* [Task instructions] Take all the material and copy it exactly.

* [Material shown]
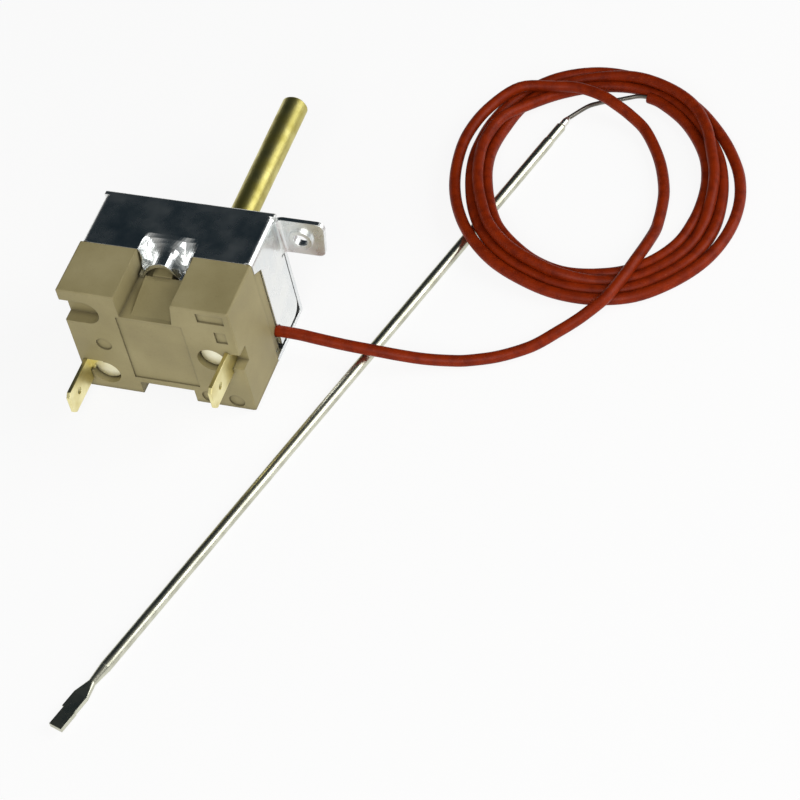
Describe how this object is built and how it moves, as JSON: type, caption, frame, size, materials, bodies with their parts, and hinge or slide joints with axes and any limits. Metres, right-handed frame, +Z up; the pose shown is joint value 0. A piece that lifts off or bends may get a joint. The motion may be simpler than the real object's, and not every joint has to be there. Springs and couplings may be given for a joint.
{
  "type": "capillary thermostat",
  "caption": "Adjustable capillary thermostat: a riveted switch head with a brass spindle and blade terminals, a sleeved capillary in a loose coil and a long sensing bulb.",
  "frame": {"origin": "on the outer face of the mounting plate, on the spindle's axis, midway between the two tapped fixing holes", "axes": "+Y along the spindle, away from the terminals; +Z up, square to the resting face; +X towards the capillary's exit and the screw ear"},
  "size_m": [0.129, 0.1963, 0.031],
  "materials": {
    "thermoset": "matt moulded",
    "zinc_plated_steel": "bright zinc",
    "turned_brass": "turned",
    "plain_steel": "satin",
    "spring_steel": "dark spring steel",
    "stainless": "satin",
    "drawn_tube": "dull drawn",
    "ceramic": "unglazed",
    "dark_thermoset": "matt moulded",
    "spring_copper": "rolled",
    "silver_contact": "bright",
    "sheet_brass": "rolled",
    "rivet_brass": "bright",
    "silicone_sleeve": "satin",
    "braze": "bright",
    "bulb_tube": "drawn tube"
  },
  "bodies": {
    "case": {"switch_base": "thermoset", "steel_cover": "zinc_plated_steel", "spindle_bush": "turned_brass", "upper_guide": "plain_steel", "lower_guide": "plain_steel", "pin_guide_plate": "dark_thermoset", "return_spring": "spring_steel", "common_terminal": "sheet_brass", "output_terminal": "sheet_brass", "fixed_contact": "silver_contact", "common_rivet": "rivet_brass", "output_rivet": "rivet_brass", "sleeve_lead": "silicone_sleeve", "sleeve_coil": "silicone_sleeve", "bare_capillary": "drawn_tube", "bulb_braze": "braze", "sensing_bulb": "bulb_tube"},
    "spindle": {"spindle": "turned_brass", "stop_washer": "plain_steel", "retaining_ring": "spring_steel"},
    "feed": {"feed_nut": "turned_brass", "capsule_back": "stainless", "capsule_membrane": "stainless", "thrust_button": "plain_steel", "capillary_tail": "drawn_tube"},
    "pin": {"push_pin": "ceramic"},
    "arm": {"contact_arm": "spring_copper", "moving_contact": "silver_contact"}
  },
  "joints": [
    {"name": "spindle_turn", "type": "hinge", "parent": "case", "child": "spindle", "pos_m": [0, 0, 0], "axis": [0, -1, 0], "range_deg": [0, 300]},
    {"name": "capsule_feed", "type": "slide", "parent": "case", "child": "feed", "axis": [0, 1, 0], "range_m": [0, 0.00064]},
    {"name": "pin_slide", "type": "slide", "parent": "case", "child": "pin", "axis": [0, 1, 0], "range_m": [0, 0.00064]},
    {"name": "arm_rock", "type": "hinge", "parent": "case", "child": "arm", "pos_m": [-0.01574, -0.0204, -0.00874], "axis": [-0.4855, 0, 0.8743], "range_deg": [0, 2]}
  ],
  "couplings": [
    {"joint": "capsule_feed", "follows": "spindle_turn", "m_per_rad": 0.00011937},
    {"joint": "pin_slide", "follows": "spindle_turn", "m_per_rad": 0.00011937},
    {"joint": "arm_rock", "follows": "spindle_turn", "ratio": 0.006366}
  ]
}
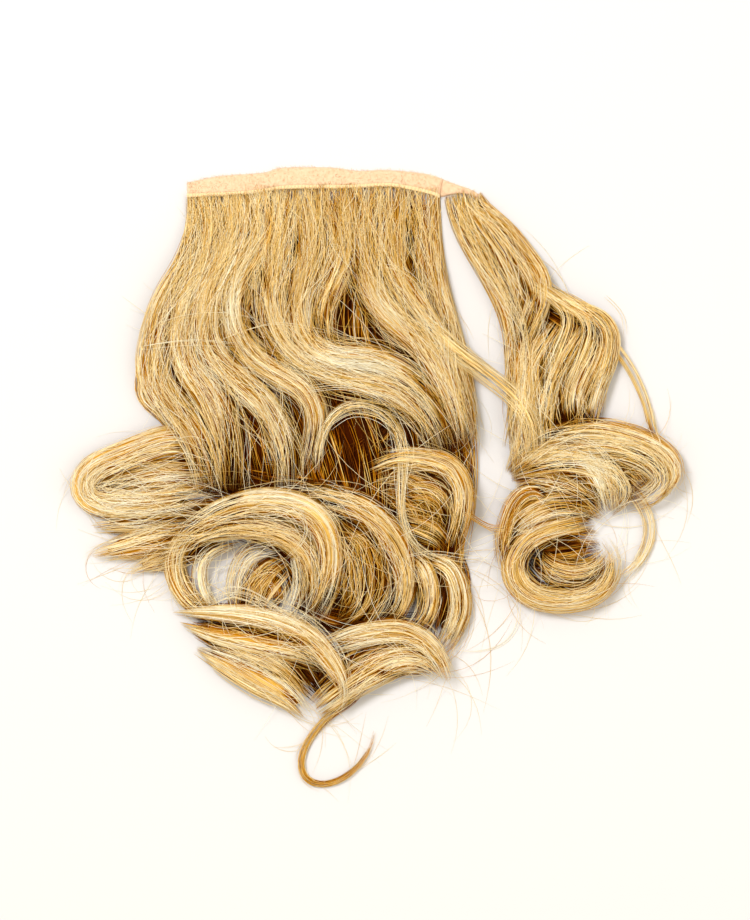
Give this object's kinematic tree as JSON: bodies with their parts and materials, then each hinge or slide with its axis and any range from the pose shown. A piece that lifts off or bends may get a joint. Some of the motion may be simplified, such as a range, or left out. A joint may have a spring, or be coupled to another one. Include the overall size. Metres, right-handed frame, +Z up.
{
  "type": "wrap-around ponytail hairpiece",
  "caption": "Long curled ponytail hairpiece lying flat: a hook-and-loop tape along the top, a wide fall of waves and ringlets, and a separate wrapping lock.",
  "frame": {"origin": "on the underside of the grip tape, midway along it, where it lies on the table", "axes": "+X along the tape to the right, +Y from the hair up to the tape's free edge, +Z up from the table"},
  "size_m": [0.3445, 0.3486, 0.0318],
  "materials": {
    "hair": "silky blonde fibre with golden brown depths",
    "loop_tape": "fuzzy loop pile",
    "stitched_binding": "fine stitched rib"
  },
  "bodies": {
    "root": {"grip_tape": "loop_tape", "wrap_tab": "loop_tape", "tape_binding": "stitched_binding", "curtain_hair": "hair", "wrap_hair": "hair"}
  },
  "joints": []
}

* [Solution below]
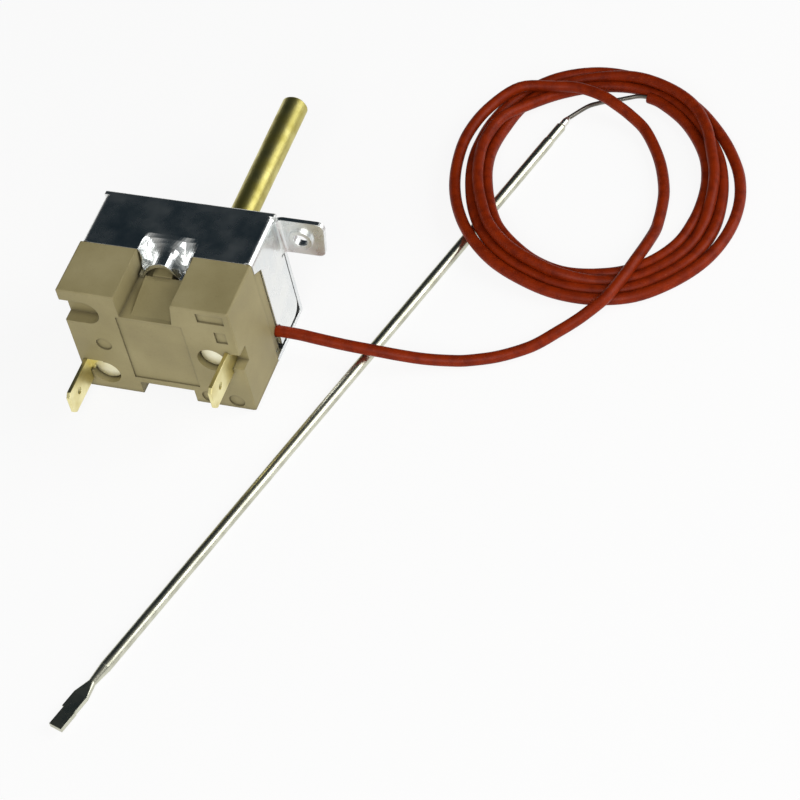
Describe how this object is built and how it moves, as JSON: type, caption, frame, size, materials, bodies with their parts, and hinge or slide joints with axes and any limits. Metres, right-handed frame, +Z up; the pose shown is joint value 0. A piece that lifts off or bends may get a joint. The motion may be simpler than the real object's, and not every joint has to be there. Springs and couplings may be given for a joint.
{
  "type": "capillary thermostat",
  "caption": "Adjustable capillary thermostat: a riveted switch head with a brass spindle and blade terminals, a sleeved capillary in a loose coil and a long sensing bulb.",
  "frame": {"origin": "on the outer face of the mounting plate, on the spindle's axis, midway between the two tapped fixing holes", "axes": "+Y along the spindle, away from the terminals; +Z up, square to the resting face; +X towards the capillary's exit and the screw ear"},
  "size_m": [0.129, 0.1963, 0.031],
  "materials": {
    "thermoset": "matt moulded",
    "zinc_plated_steel": "bright zinc",
    "turned_brass": "turned",
    "plain_steel": "satin",
    "spring_steel": "dark spring steel",
    "stainless": "satin",
    "drawn_tube": "dull drawn",
    "ceramic": "unglazed",
    "dark_thermoset": "matt moulded",
    "spring_copper": "rolled",
    "silver_contact": "bright",
    "sheet_brass": "rolled",
    "rivet_brass": "bright",
    "silicone_sleeve": "satin",
    "braze": "bright",
    "bulb_tube": "drawn tube"
  },
  "bodies": {
    "case": {"switch_base": "thermoset", "steel_cover": "zinc_plated_steel", "spindle_bush": "turned_brass", "upper_guide": "plain_steel", "lower_guide": "plain_steel", "pin_guide_plate": "dark_thermoset", "return_spring": "spring_steel", "common_terminal": "sheet_brass", "output_terminal": "sheet_brass", "fixed_contact": "silver_contact", "common_rivet": "rivet_brass", "output_rivet": "rivet_brass", "sleeve_lead": "silicone_sleeve", "sleeve_coil": "silicone_sleeve", "bare_capillary": "drawn_tube", "bulb_braze": "braze", "sensing_bulb": "bulb_tube"},
    "spindle": {"spindle": "turned_brass", "stop_washer": "plain_steel", "retaining_ring": "spring_steel"},
    "feed": {"feed_nut": "turned_brass", "capsule_back": "stainless", "capsule_membrane": "stainless", "thrust_button": "plain_steel", "capillary_tail": "drawn_tube"},
    "pin": {"push_pin": "ceramic"},
    "arm": {"contact_arm": "spring_copper", "moving_contact": "silver_contact"}
  },
  "joints": [
    {"name": "spindle_turn", "type": "hinge", "parent": "case", "child": "spindle", "pos_m": [0, 0, 0], "axis": [0, -1, 0], "range_deg": [0, 300]},
    {"name": "capsule_feed", "type": "slide", "parent": "case", "child": "feed", "axis": [0, 1, 0], "range_m": [0, 0.00064]},
    {"name": "pin_slide", "type": "slide", "parent": "case", "child": "pin", "axis": [0, 1, 0], "range_m": [0, 0.00064]},
    {"name": "arm_rock", "type": "hinge", "parent": "case", "child": "arm", "pos_m": [-0.01574, -0.0204, -0.00874], "axis": [-0.4855, 0, 0.8743], "range_deg": [0, 2]}
  ],
  "couplings": [
    {"joint": "capsule_feed", "follows": "spindle_turn", "m_per_rad": 0.00011937},
    {"joint": "pin_slide", "follows": "spindle_turn", "m_per_rad": 0.00011937},
    {"joint": "arm_rock", "follows": "spindle_turn", "ratio": 0.006366}
  ]
}
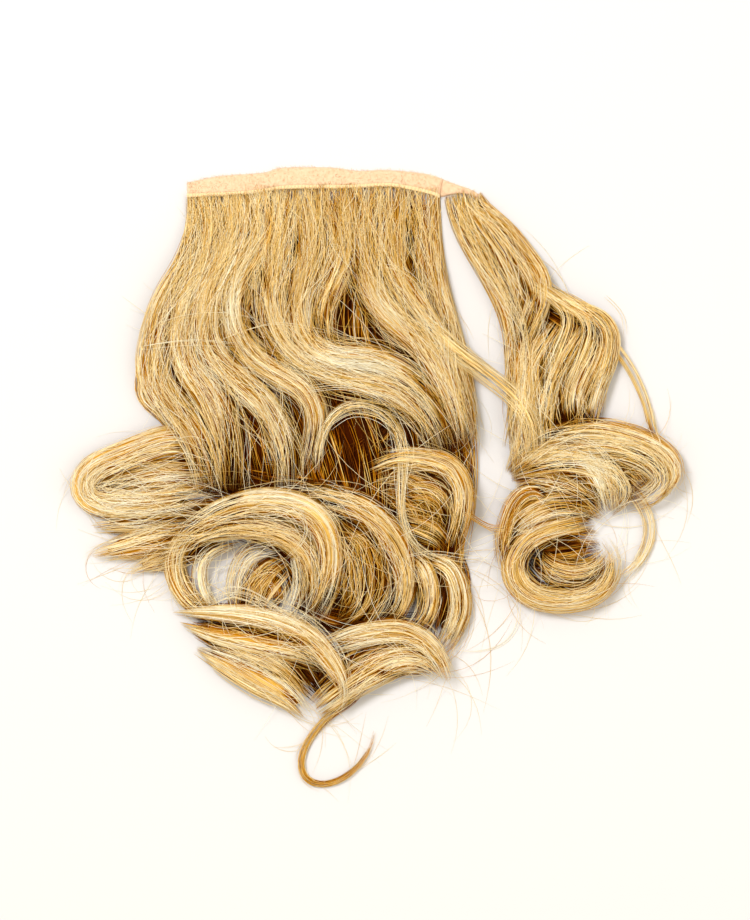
Give this object's kinematic tree as JSON: bodies with their parts and materials, then each hinge or slide with its axis and any range from the pose shown. A piece that lifts off or bends may get a joint. Some of the motion may be simplified, such as a range, or left out. A joint may have a spring, or be coupled to another one. Include the overall size. Metres, right-handed frame, +Z up.
{
  "type": "wrap-around ponytail hairpiece",
  "caption": "Long curled ponytail hairpiece lying flat: a hook-and-loop tape along the top, a wide fall of waves and ringlets, and a separate wrapping lock.",
  "frame": {"origin": "on the underside of the grip tape, midway along it, where it lies on the table", "axes": "+X along the tape to the right, +Y from the hair up to the tape's free edge, +Z up from the table"},
  "size_m": [0.3445, 0.3486, 0.0318],
  "materials": {
    "hair": "silky blonde fibre with golden brown depths",
    "loop_tape": "fuzzy loop pile",
    "stitched_binding": "fine stitched rib"
  },
  "bodies": {
    "root": {"grip_tape": "loop_tape", "wrap_tab": "loop_tape", "tape_binding": "stitched_binding", "curtain_hair": "hair", "wrap_hair": "hair"}
  },
  "joints": []
}